TALLINN (AFP) - Estonia is bracing for an influx of Russian tourists, expected in their thousands to usher in the new year at the capital of the former Soviet republic in a climate of nostalgia and a warm Baltic welcome.
"We're fully sold out for New Year's Eve," said Jaanika Peeba, marketing manager for the Grand Hotel Tallinn. "We've been sold out for the end of the year since the autumn -- and its's all customers from Russia."
Tourism officials have predicted that up to 20,000 Russians will pour into Tallinn for festivities starting this weekend to mark the new year and Russian Christmas, which culminates on January 7. That's twice as many people as there are hotel beds in the picturesque coastal city with a medieval old town.
To cater to their clientele from their giant eastern neighbour, hotels in Tallinn will see in the new year twice : first, when the clock ticks past midnight in Moscow and then an hour later when the same happens in the Baltics.
There will be Russian-language New Year's parties in most of the big hotels and restaurants in the Estonian capital to make the visitors feel even more at home in Tallinn, once a jewel in the crown of the so-called Soviet West.
"Russian tourists like it here for the New Year," says Kersti Kont of the Estonian Association of Travel Agents.
"For them, it's like being abroad and being at home at the same time. People here can speak Russian, and many Russian visitors have fond memories of their travels to Estonia in Soviet times, when they experienced life here which was different to life in Russia."
This season, the city of Tallinn expects a 25-percent increase in numbers of tourists from Russia, following a campaign to attract Russian visitors and their rubles to .....
..... the new European Union member state.
"Our campaign in Moscow and St Petersburg, called the Winter Fairy Tale in Old Tallinn, was aimed at helping Russians rediscover Estonia after the break-up of the Soviet Union," said Evelin Tsirk, head of the Tallinn Tourism Department.
"Russians can get Europe here at an affordable price," said Kont of the Association of Travel Agents.
"Some Russians like travelling in the lap of luxury, which they can get here," she said.
"Those who don't want to spend too much find the prices here much more affordable than in Moscow or Western Europe -- and they can still say they've been abroad."
Russian-language tour guides, who take a back seat to their Nordic-language colleagues in the summer months, are in high demand now as extra city tours are laid on for festive season visitors from Russia.
More Russian is spoken now in the medieval Hanseatic heart of Tallinn, adorned with Christmas trees, colourful lights and enticingly designed shop windows, than in the 15 years since Estonia regained independence from the Soviet Union.

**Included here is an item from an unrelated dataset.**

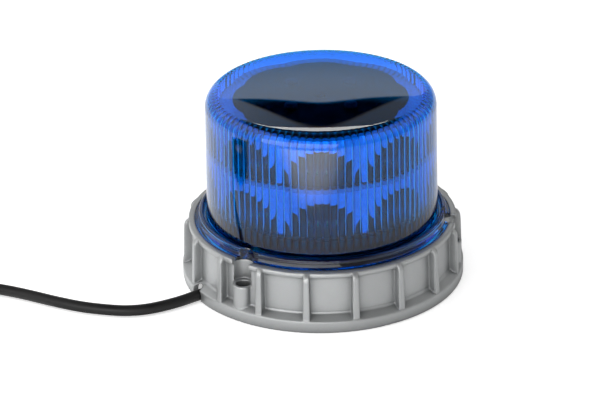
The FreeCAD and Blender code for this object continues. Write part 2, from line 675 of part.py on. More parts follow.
def lens():
    """The blue moulding: flange, ridge, fluted wall, rounded shoulder, shallow dome and bayonet spigot."""
    body = new_body("lens")
    shoulder_centre = lens_top_radius - S.shoulder_radius
    sphere_level = lens_top - S.crown_radius
    reach = S.crown_radius - S.shoulder_radius
    wall_top = sphere_level + root(reach * reach - shoulder_centre * shoulder_centre)
    spread = S.crown_radius / reach
    inner_radius = S.crown_radius - S.crown_wall
    inner_round = S.shoulder_radius - S.lens_wall
    inner_spread = inner_radius / (inner_radius - inner_round)
    inner_centre = lens_inner - inner_round
    inner_reach = inner_radius - inner_round
    inner_top = sphere_level + root(inner_reach * inner_reach - inner_centre * inner_centre)
    half_ridge = S.ridge_width / 2
    ridge_side = ridge_top - S.ridge_round + root(S.ridge_round * S.ridge_round - half_ridge * half_ridge)
    shelf = flange_top + S.flute_drop
    sketch = section_sketch(body, "lens_section")
    outline(sketch, [
        (spigot_inner, spigot_level), (spigot_radius, spigot_level), (spigot_radius, flange_level),
        (flange_radius, flange_level), (flange_radius, flange_top), (ridge_radius, flange_top),
        (ridge_radius, ridge_side, S.ridge_round), (ridge_inner, ridge_side),
        (ridge_inner, ridge_top - S.moat_depth), (lens_foot_radius, ridge_top - S.moat_depth),
        (lens_top_radius, wall_top, S.shoulder_radius),
        (shoulder_centre * spread, sphere_level + (wall_top - sphere_level) * spread, S.crown_radius),
        (ZERO, lens_top), (ZERO, lens_top - S.crown_wall, -inner_radius),
        (inner_centre * inner_spread, sphere_level + (inner_top - sphere_level) * inner_spread,
         -inner_round),
        (lens_inner, inner_top), (lens_inner, shelf), (spigot_inner, shelf - lens_inner + spigot_inner)])
    revolve(body, sketch, "lens_turned")

    # Lugs under the foot's lugs, and notches in line with the bolt recesses.
    sketch = section_sketch(body, "lens_lug_section")
    lug_face = cup_radius - S.flange_gap
    outline(sketch, [(spigot_radius - S.spigot_wall / 2, spigot_level), (lug_face, spigot_level),
                     (lug_face, lens_lug_top), (spigot_radius - S.spigot_wall / 2, lens_lug_top)])
    lug = revolve(body, sketch, "lens_lug", angle=S.lens_lug_arc)
    ring_of(body, lug, "lens_lug_ring", S.lug_count)
    sketch = plan_sketch(body, "lens_notch_plan", seat_level, S.bolt_angle)
    circle(sketch, bolt_radius, ZERO, S.recess_radius)
    notch = pocket(body, sketch, "lens_notch", ridge_top - seat_level + S.ridge_width)
    ring_of(body, notch, "lens_notch_ring", S.bolt_count)

    # Flutes down the inside of the wall.
    sketch = plan_sketch(body, "flute_plan", shelf + S.flute_depth)
    half = lens_inner * sine(as_size(180) / S.flute_count)
    outline(sketch, [(lens_inner - S.flute_depth, -half * 2), (lens_inner + S.flute_depth, ZERO),
                     (lens_inner - S.flute_depth, half * 2)])
    flute = pocket(body, sketch, "flute", inner_top - shelf - S.flute_depth)
    ring_of(body, flute, "flute_ring", S.flute_count)
    return body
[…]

Estonia and the other two Baltic states of Latvia and Lithuania were annexed by Stalin's Soviet Union at the close of World War II, only becoming independent again in 1991.
Walking out of the brightly lit Viru Centre, a newly completed shopping arcade near many big Tallinn hotels, 51-year-old Natalya Svidlova from St Petersburg was on her first visit to Estonia since the Soviet Union crumbled in 1991.
"I liked it very much here when I used to visit in Soviet times, and now I decided to come back," she said, her arms laden with Christmas shopping. "It has changed an awful lot, but I still feel at home because I remember so much. And, after all, it's so close!"